→ Supplied records:
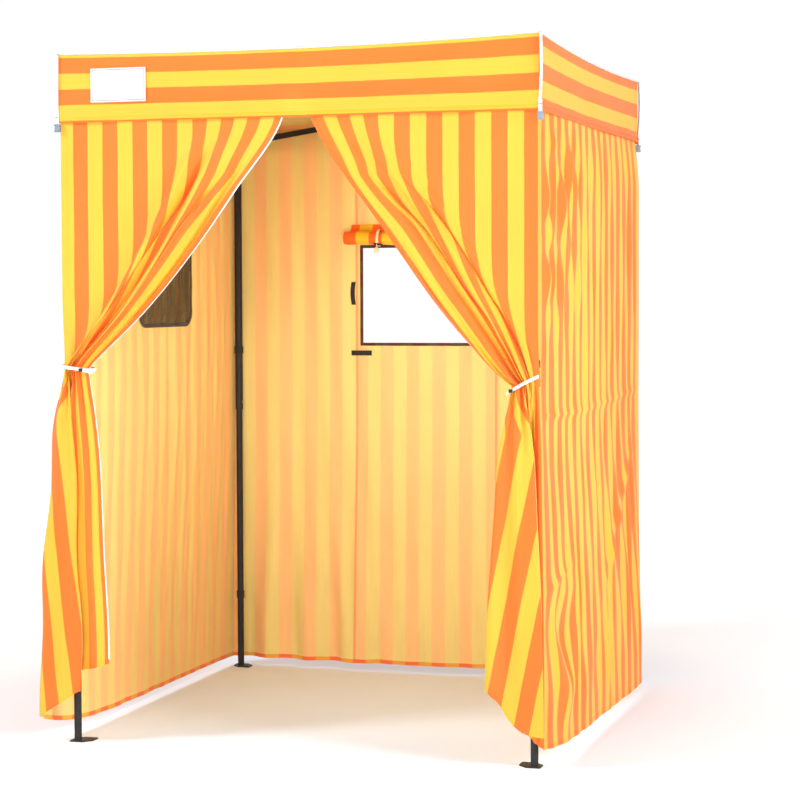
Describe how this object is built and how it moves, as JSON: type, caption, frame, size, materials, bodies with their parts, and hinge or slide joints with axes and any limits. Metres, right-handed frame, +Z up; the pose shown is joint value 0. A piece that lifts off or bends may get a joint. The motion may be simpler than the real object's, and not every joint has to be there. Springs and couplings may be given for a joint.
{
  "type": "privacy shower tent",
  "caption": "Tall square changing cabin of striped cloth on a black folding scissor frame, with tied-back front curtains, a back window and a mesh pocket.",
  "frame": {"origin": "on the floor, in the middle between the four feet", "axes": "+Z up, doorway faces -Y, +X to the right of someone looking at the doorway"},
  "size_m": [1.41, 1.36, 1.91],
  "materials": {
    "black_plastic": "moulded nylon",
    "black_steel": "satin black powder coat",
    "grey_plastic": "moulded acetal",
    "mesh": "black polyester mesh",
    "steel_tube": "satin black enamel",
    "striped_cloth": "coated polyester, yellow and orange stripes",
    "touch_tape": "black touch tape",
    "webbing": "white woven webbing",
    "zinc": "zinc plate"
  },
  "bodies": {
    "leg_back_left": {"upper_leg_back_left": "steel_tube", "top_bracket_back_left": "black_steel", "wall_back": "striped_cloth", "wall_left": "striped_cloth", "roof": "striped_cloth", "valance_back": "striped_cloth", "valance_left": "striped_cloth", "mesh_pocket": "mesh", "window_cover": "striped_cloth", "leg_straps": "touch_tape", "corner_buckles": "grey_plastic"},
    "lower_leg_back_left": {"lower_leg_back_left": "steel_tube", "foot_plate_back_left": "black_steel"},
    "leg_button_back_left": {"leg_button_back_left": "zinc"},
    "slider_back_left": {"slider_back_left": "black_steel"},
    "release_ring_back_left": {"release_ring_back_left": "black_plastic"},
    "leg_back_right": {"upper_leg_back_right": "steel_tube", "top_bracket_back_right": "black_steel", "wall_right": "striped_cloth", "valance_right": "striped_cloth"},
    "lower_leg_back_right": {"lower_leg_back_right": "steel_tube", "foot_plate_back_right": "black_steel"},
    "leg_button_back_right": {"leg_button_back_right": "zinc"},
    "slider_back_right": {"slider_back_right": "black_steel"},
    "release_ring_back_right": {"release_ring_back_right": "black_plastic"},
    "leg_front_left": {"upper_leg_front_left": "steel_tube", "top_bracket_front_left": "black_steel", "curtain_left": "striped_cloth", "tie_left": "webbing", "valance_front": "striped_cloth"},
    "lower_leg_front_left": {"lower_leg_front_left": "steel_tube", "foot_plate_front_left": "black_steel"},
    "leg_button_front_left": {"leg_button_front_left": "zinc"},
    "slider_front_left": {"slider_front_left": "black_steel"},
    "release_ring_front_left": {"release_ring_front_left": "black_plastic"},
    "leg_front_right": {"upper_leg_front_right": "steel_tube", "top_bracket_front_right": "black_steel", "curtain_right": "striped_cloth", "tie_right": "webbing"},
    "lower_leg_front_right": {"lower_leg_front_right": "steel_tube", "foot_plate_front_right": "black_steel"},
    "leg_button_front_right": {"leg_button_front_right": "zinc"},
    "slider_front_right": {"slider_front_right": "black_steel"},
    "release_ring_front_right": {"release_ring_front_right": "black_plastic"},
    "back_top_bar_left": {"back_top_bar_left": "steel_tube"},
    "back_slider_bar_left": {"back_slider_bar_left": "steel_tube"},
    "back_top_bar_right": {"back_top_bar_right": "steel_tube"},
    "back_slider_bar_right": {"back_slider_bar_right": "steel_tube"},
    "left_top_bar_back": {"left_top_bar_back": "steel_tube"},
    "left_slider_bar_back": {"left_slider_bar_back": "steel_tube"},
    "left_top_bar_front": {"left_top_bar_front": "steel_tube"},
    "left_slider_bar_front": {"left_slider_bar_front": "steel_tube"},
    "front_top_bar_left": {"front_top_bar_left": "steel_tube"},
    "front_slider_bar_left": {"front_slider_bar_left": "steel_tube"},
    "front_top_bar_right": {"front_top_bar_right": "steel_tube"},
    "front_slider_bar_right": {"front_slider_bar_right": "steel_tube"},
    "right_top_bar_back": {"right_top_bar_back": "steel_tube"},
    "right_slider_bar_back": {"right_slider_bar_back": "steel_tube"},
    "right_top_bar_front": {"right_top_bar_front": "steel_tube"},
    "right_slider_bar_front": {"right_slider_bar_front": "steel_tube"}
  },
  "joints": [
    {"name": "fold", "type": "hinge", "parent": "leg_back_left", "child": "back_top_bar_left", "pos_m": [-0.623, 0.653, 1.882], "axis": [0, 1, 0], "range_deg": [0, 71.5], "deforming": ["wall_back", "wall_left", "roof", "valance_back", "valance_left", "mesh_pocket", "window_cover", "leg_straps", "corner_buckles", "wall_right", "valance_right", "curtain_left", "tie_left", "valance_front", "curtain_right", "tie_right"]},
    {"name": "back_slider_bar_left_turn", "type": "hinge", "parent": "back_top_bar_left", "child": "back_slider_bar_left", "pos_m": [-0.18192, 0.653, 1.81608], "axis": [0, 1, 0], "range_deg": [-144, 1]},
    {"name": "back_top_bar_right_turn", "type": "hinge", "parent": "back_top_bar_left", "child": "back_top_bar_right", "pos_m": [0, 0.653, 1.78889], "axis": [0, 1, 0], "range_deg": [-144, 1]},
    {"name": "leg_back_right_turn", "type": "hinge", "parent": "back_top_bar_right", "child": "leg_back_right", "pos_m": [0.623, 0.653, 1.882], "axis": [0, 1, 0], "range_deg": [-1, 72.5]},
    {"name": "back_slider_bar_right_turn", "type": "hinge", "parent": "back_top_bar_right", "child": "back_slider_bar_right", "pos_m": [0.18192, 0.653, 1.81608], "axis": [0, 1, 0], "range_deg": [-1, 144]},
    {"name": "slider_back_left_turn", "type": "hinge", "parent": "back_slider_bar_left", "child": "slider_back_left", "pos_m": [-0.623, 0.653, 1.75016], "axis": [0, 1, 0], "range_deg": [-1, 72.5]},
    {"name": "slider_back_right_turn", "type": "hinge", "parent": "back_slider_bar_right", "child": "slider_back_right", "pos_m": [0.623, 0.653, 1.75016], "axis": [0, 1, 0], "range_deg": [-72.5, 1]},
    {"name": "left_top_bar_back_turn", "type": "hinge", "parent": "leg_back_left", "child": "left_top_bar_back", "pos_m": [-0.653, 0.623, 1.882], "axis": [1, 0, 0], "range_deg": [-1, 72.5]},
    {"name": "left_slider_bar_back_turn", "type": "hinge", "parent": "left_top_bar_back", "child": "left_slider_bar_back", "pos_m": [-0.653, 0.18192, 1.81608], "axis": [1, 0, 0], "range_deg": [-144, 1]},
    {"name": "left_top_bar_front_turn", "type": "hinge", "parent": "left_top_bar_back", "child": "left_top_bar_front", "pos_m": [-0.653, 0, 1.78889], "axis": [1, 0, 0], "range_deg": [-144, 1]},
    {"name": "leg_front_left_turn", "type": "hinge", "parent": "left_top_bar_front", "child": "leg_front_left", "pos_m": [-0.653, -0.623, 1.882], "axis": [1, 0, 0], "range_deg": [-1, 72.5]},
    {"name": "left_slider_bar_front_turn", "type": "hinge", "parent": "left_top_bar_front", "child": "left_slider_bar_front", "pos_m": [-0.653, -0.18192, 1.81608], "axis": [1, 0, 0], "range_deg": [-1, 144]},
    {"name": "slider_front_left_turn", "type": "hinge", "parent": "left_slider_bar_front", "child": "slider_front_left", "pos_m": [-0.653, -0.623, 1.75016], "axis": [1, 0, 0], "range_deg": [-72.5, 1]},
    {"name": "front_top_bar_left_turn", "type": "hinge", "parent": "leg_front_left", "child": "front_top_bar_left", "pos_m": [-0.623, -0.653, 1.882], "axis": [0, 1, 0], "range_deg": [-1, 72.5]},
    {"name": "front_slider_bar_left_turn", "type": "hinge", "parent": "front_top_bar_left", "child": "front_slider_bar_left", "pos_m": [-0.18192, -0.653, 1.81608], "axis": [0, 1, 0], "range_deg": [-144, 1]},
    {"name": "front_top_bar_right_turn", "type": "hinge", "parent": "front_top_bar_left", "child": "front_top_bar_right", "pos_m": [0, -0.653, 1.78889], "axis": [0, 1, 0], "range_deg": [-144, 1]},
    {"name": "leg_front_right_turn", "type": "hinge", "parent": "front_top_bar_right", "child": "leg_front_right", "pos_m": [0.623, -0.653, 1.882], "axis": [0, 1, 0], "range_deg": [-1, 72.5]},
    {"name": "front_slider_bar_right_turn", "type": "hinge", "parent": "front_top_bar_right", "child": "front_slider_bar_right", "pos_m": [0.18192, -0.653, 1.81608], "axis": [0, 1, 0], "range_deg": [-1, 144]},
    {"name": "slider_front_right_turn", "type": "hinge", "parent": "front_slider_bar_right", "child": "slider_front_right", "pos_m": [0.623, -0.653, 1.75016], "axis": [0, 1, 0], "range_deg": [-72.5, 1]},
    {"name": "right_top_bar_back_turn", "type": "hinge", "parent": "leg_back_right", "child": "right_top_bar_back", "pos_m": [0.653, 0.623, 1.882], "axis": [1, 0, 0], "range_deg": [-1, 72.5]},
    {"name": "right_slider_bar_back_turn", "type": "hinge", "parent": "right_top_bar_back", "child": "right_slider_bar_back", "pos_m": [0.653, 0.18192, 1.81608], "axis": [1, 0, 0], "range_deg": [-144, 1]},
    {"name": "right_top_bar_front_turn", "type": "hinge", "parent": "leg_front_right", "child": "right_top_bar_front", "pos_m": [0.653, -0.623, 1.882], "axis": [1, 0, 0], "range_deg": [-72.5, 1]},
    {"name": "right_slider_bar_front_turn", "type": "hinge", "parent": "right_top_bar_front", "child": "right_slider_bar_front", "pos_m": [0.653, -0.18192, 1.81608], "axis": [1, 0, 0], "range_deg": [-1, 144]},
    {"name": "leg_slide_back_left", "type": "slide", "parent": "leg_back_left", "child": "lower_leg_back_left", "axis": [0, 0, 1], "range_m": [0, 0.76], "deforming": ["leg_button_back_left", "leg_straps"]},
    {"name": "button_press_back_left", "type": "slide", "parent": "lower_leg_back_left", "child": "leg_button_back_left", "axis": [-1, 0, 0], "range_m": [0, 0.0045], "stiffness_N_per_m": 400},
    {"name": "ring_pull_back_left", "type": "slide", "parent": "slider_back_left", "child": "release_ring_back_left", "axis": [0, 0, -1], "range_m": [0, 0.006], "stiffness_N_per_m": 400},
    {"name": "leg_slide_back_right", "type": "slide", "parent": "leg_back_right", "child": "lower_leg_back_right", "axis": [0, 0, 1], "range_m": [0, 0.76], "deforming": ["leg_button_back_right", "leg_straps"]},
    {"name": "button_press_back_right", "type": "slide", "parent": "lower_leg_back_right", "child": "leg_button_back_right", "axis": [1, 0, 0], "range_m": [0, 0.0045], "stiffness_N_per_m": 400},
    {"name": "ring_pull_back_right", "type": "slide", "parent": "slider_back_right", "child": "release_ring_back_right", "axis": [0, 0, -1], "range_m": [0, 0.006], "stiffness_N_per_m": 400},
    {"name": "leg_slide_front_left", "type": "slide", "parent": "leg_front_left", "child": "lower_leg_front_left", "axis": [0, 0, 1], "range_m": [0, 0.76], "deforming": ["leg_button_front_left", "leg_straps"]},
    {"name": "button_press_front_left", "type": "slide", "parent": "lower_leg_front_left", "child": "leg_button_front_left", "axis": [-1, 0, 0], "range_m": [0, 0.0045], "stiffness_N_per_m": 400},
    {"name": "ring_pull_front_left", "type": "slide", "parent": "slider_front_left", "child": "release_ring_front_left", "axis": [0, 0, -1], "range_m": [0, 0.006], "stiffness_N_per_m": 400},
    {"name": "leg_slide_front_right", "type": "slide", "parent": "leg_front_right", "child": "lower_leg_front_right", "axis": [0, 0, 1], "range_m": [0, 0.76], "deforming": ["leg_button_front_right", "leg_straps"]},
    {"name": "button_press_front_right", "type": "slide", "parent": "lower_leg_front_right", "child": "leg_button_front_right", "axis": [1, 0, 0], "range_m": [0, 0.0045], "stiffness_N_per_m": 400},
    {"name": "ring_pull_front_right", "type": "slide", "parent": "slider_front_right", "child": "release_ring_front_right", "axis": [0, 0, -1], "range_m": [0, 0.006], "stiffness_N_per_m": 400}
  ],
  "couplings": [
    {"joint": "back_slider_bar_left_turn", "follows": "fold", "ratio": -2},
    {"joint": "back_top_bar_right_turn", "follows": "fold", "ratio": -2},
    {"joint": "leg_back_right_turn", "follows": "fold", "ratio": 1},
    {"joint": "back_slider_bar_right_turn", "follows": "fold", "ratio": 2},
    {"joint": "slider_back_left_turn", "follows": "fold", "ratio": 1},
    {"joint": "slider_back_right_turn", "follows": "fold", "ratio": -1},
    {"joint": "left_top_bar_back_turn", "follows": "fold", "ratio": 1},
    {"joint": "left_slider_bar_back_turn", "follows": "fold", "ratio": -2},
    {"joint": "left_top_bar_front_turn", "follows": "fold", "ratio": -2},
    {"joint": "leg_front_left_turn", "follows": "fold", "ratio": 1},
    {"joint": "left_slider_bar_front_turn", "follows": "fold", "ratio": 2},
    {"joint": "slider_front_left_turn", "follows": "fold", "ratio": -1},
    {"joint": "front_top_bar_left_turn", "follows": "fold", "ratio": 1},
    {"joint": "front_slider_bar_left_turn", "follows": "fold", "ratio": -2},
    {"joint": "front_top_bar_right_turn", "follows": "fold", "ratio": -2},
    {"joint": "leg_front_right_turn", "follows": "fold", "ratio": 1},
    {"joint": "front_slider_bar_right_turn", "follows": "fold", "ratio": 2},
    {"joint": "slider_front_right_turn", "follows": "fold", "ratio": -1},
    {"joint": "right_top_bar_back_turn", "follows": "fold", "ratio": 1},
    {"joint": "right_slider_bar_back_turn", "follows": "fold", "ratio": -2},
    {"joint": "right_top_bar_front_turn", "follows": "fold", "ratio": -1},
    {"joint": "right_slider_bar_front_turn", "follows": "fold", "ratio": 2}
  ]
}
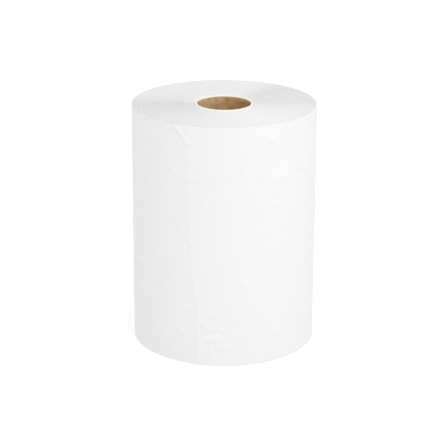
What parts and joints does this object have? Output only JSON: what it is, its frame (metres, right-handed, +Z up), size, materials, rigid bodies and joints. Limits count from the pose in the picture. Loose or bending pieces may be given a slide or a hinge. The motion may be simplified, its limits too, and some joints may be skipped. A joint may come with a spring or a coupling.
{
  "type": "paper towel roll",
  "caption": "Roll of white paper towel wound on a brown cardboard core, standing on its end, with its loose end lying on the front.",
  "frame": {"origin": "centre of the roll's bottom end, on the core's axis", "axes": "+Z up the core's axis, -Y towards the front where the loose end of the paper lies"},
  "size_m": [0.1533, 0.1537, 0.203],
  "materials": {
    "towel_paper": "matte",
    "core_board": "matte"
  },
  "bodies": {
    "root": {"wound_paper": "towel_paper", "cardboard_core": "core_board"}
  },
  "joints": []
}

→ Task statement: Please retype, exactly as written, every line from the line containing "What parts and" through the last line of the records above, including both of those lines, and nothing else.

→ Final result:
What parts and joints does this object have? Output only JSON: what it is, its frame (metres, right-handed, +Z up), size, materials, rigid bodies and joints. Limits count from the pose in the picture. Loose or bending pieces may be given a slide or a hinge. The motion may be simplified, its limits too, and some joints may be skipped. A joint may come with a spring or a coupling.
{
  "type": "paper towel roll",
  "caption": "Roll of white paper towel wound on a brown cardboard core, standing on its end, with its loose end lying on the front.",
  "frame": {"origin": "centre of the roll's bottom end, on the core's axis", "axes": "+Z up the core's axis, -Y towards the front where the loose end of the paper lies"},
  "size_m": [0.1533, 0.1537, 0.203],
  "materials": {
    "towel_paper": "matte",
    "core_board": "matte"
  },
  "bodies": {
    "root": {"wound_paper": "towel_paper", "cardboard_core": "core_board"}
  },
  "joints": []
}